It seems incredible that it’s taken seventeen years for a film as truly great as Parade—Jacques Tati’s final work—to become available in the U.S., and that it’s reaching the public, for the first time, on laserdisc. But old habits die hard, including our biases about technology as well as spectacle. Tati was the first major filmmaker to shoot a feature in video, and he brought to this challenge the same sort of innovative craft that he brought to the movie—although the technical options available in video in 1973 were far from what they are today. He began by shooting with an audience at a circus in Sweden for three days, using four video cameras. Then, he spent 12 days in a studio reshooting portions of the stage acts on film.
The first “gag” in Parade takes place in front of a theater and is so subtle it hardly qualifies as a gag at all. A teenager in line picks up a striped, cone-shaped road marker on the pavement and dons it like a dunce cap; his date laughs, finds another road marker, and does the same thing. In other words, the circus (or “parade”) has already started before the audience enters the theater, fully apparent in the brightly colored, festive and flamboyant clothes worn by 1973 hippies in the audience as well as the props and toys carried by the toddlers.
The movie lingers over other preliminaries: people drifting to their seats, musicians tuning up, carpenters and painters (who later prove to be performers) working on props. The fact that these activities are as important as what follows dawns only gradually, in part because it becomes difficult to determine when and where the show does begin. When the opening trumpet fanfare is played by two clowns in the bleachers, many spectators are still arriving, and the camera seems so distracted by such details that we come to accept this fanfare and subsequent events as part of the preliminaries. Even when Tati himself strolls onstage as the official host and is greeted by applause, the camera abruptly sweeps past him to settle on the front rows of bleachers, where a little boy is clearly bored out of his wits, and a little girl, while applauding (along with her mother) in the row ahead, is looking at the boy, not at Tati. It is these two kids who improvise the movie’s final sequence and true climax, after the official show is over.
Among the main acts are a number of Tati’s most famous music-hall pantomimes, depicting a football game, a boxer, a fisherman, a tennis match, a tennis player circa 1900, and a horse-rider. Like Tati’s directorial style, these mimes appeal to a spectator’s imagination through a panoply of subtle suggestions. (Non-French speaking viewers have no reason to lament the absence of subtitles for Tati’s introductions; they merely indicate the subjects of the routines, which are soon made self-evident.)

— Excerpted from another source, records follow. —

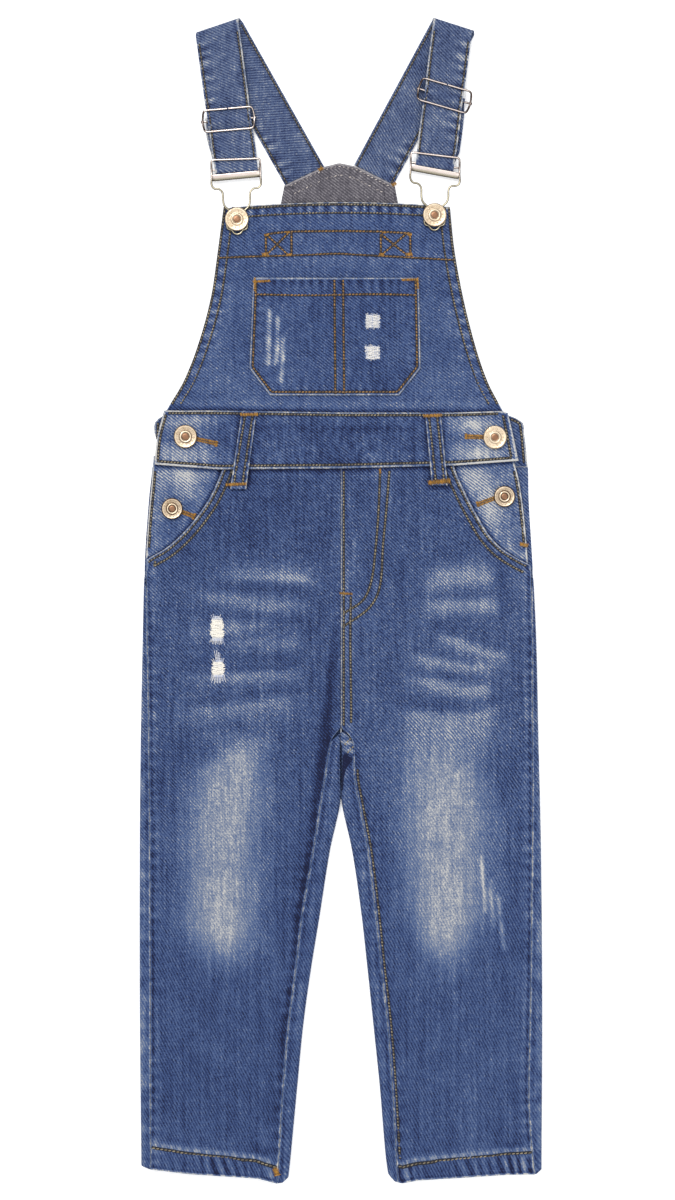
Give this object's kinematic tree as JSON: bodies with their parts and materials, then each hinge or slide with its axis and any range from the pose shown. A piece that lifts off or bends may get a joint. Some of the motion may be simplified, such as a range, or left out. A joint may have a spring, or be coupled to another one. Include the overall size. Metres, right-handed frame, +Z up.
{
  "type": "kids dungarees",
  "caption": "Small child's denim bib dungarees laid flat on their back, straps folded over at the shoulders and buckled to the bib, with patch pocket, scoop pockets and belt loops.",
  "frame": {"origin": "middle of the outline seen from above, on the surface the garment lies on", "axes": "+Y towards the shoulders, +X to the viewer's right, +Z up out of the front of the garment"},
  "size_m": [0.2891, 0.8378, 0.0099],
  "materials": {
    "denim": "washed indigo denim, 12 oz twill, worn at folds and seams",
    "denim_faded": "pale worn denim of the pocket facings",
    "denim_strap": "strap denim, a little paler, with worn edges",
    "denim_inside": "grey inside face of the denim",
    "hardware": "pale rose-silver plated wire, polished",
    "button_metal": "champagne gold with a copper centre, lightly worn"
  },
  "bodies": {
    "root": {"front_leg_left": "denim", "front_leg_right": "denim", "back_leg_left": "denim", "back_leg_right": "denim", "pocket_facing_left": "denim_faded", "pocket_facing_right": "denim_faded", "front_bib": "denim", "bib_pocket": "denim", "front_waistband": "denim", "back_waistband": "denim", "back_bib": "denim_inside", "belt_loop_left": "denim", "belt_loop_right": "denim", "strap_left": "denim_strap", "strap_right": "denim_strap", "slider_left": "hardware", "slider_right": "hardware", "buckle_left": "hardware", "buckle_right": "hardware", "button_bib_left": "button_metal", "button_bib_right": "button_metal", "button_waist_left": "button_metal", "button_waist_right": "button_metal", "button_side_left": "button_metal", "button_side_right": "button_metal"}
  },
  "joints": []
}
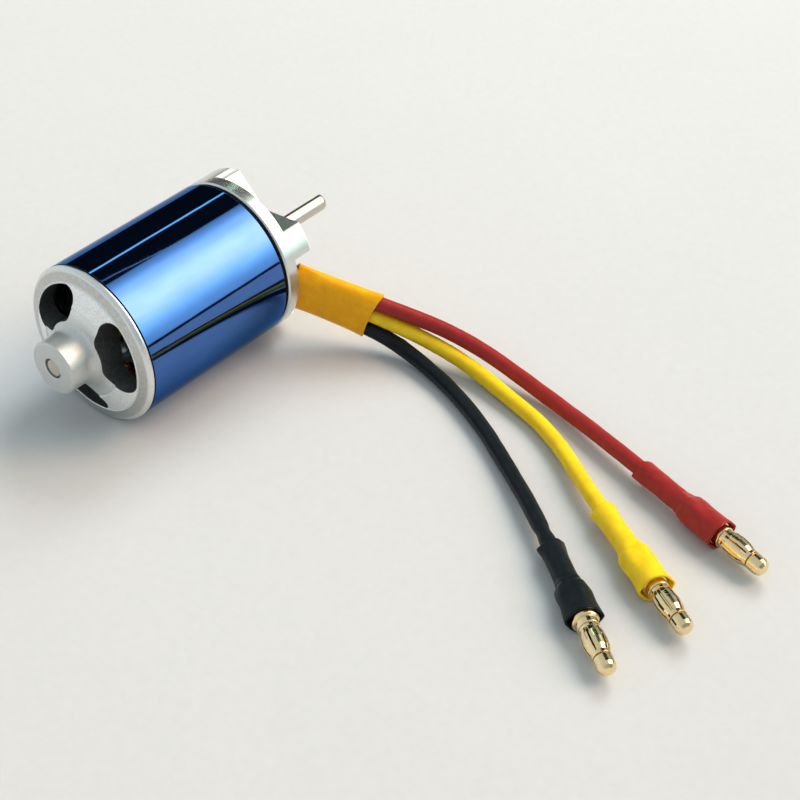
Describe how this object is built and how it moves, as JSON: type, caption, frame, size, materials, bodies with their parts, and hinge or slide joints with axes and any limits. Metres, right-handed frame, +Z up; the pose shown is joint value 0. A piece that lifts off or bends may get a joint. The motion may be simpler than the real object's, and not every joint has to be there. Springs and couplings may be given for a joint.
{
  "type": "brushless outrunner motor",
  "caption": "Small brushless outrunner motor: turning can with a windowed bell and hub, lobed fixed mount, flatted output shaft and short leads with bullet plugs.",
  "frame": {"origin": "centre of the mounting face, on the shaft axis", "axes": "+X along the shaft towards the driven end, +Z up, as it lies on its side on a table 14 mm below the axis"},
  "size_m": [0.0634, 0.1195, 0.028],
  "materials": {
    "mount_alloy": "fine satin, machined",
    "bell_alloy": "satin, bead blasted, turned rim",
    "lamination_steel": "coated electrical-steel sheets",
    "insulator_sheet": "epoxy-coated fibre sheet",
    "copper_wire": null,
    "black_rubber": "matt",
    "bearing_steel": "ground and polished",
    "shield_steel": "pressed sheet",
    "shaft_steel": "ground",
    "spring_steel": "black oxide",
    "spacer_brass": "turned",
    "black_screw_steel": "black oxide",
    "blue_plating": "mirror-bright blue electroplating on steel",
    "magnet_nickel": "nickel-plated sintered magnet",
    "red_heat_shrink": "satin polyolefin tubing",
    "yellow_heat_shrink": "satin polyolefin tubing",
    "yellow_sleeve": "satin polyolefin tubing",
    "black_heat_shrink": "satin polyolefin tubing",
    "gold_contact": "gold-plated, polished"
  },
  "bodies": {
    "stator": {"mount_base": "mount_alloy", "stator_core": "lamination_steel", "insulator_front": "insulator_sheet", "insulator_rear": "insulator_sheet", "windings": "copper_wire", "phase_tails": "copper_wire", "lead_grommet": "black_rubber", "front_bearing_outer_race": "bearing_steel", "rear_bearing_outer_race": "bearing_steel", "front_bearing_shields": "shield_steel", "rear_bearing_shields": "shield_steel", "lead_red": "red_heat_shrink", "lead_yellow": "yellow_heat_shrink", "lead_black": "black_heat_shrink", "lead_sleeve": "yellow_sleeve", "boot_red": "red_heat_shrink", "boot_yellow": "yellow_heat_shrink", "boot_black": "black_heat_shrink", "bullet_pin_red": "gold_contact", "bullet_pin_yellow": "gold_contact", "bullet_pin_black": "gold_contact", "bullet_cage_red": "gold_contact", "bullet_cage_yellow": "gold_contact", "bullet_cage_black": "gold_contact"},
    "rotor": {"bell_cap": "bell_alloy", "flux_ring": "blue_plating", "magnets": "magnet_nickel", "shaft": "shaft_steel", "grub_screws": "black_screw_steel", "retaining_clip": "spring_steel", "thrust_washer": "bearing_steel", "rotor_spacer": "spacer_brass", "front_bearing_inner_race": "bearing_steel", "rear_bearing_inner_race": "bearing_steel"},
    "front_ball_set": {"front_bearing_balls": "bearing_steel"},
    "rear_ball_set": {"rear_bearing_balls": "bearing_steel"}
  },
  "joints": [
    {"name": "rotor_spin", "type": "hinge", "parent": "stator", "child": "rotor", "pos_m": [0, 0, 0], "axis": [1, 0, 0], "continuous": true},
    {"name": "front_balls_spin", "type": "hinge", "parent": "stator", "child": "front_ball_set", "pos_m": [-0.00281, 0, 0], "axis": [1, 0, 0], "continuous": true},
    {"name": "rear_balls_spin", "type": "hinge", "parent": "stator", "child": "rear_ball_set", "pos_m": [-0.03202, 0, 0], "axis": [1, 0, 0], "continuous": true}
  ],
  "couplings": [
    {"joint": "front_balls_spin", "follows": "rotor_spin", "ratio": 0.374},
    {"joint": "rear_balls_spin", "follows": "rotor_spin", "ratio": 0.374}
  ]
}
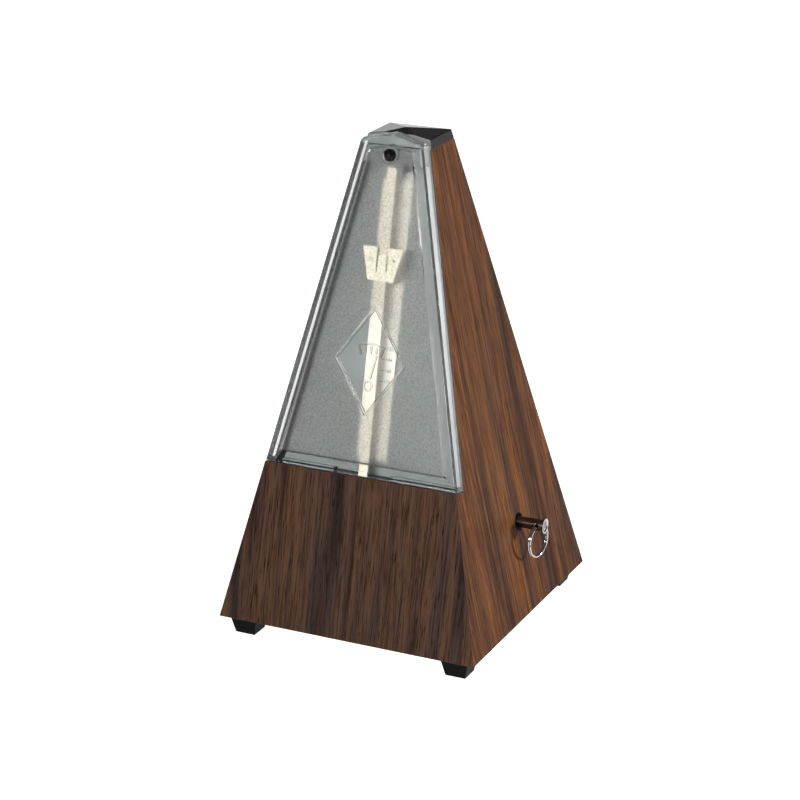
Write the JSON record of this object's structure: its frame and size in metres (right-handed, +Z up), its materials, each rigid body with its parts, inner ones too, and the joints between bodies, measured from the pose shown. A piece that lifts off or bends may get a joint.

The physical borders of spectacle and audience are broken down through a variety of means. The painters and carpenters working onstage are frequently visible and even prominent as occasional spectators during some of the acts. An onstage row of fake bleachers containing black-and-white cutouts of spectators is integrated into some of the acts; this illusion is sabotaged in turn when real as well as fake spectators are later glimpsed in the same spot, or when fake as well as real spectators are glimpsed in the actual bleachers.
The ideas involved in this ideal family entertainment are at least as old as Brueghel’s paintings, and one could state them as a series of simple maxims: there is no such thing as interruption or “backstage”; at no point does life and “the show” begin—or vice versa; amateurs and nobodies—that is to say, ordinary people—are every bit as important, as interesting and as entertaining as professionals and stars; poetry always takes root in mundane yet unlikely places and it is taking place all around us, at every moment.
Tati’s democratic aesthetics are more than just a matter of everything and everyone in a shot being worthy of close attention. They also function on a temporal plane—every shot and moment is worthy of notice as well, and a moment without a fully articulated gag is not necessarily inferior to a moment with one, because the spectator’s imagination is unleashed by the mere possibility that one might occur. Such tactics create a dispersal of focal points and privileged moments—a utopian space where equality reigns between spectators and performers, children and adults, foreground and background, fiction and non-fiction, reality and imagination. The results are, simultaneously, an unpretentious diversion and a radical vision—a politics of spectacle where, as in Tati’s Playtime, the true hero is the audience and the true subject is everyday life.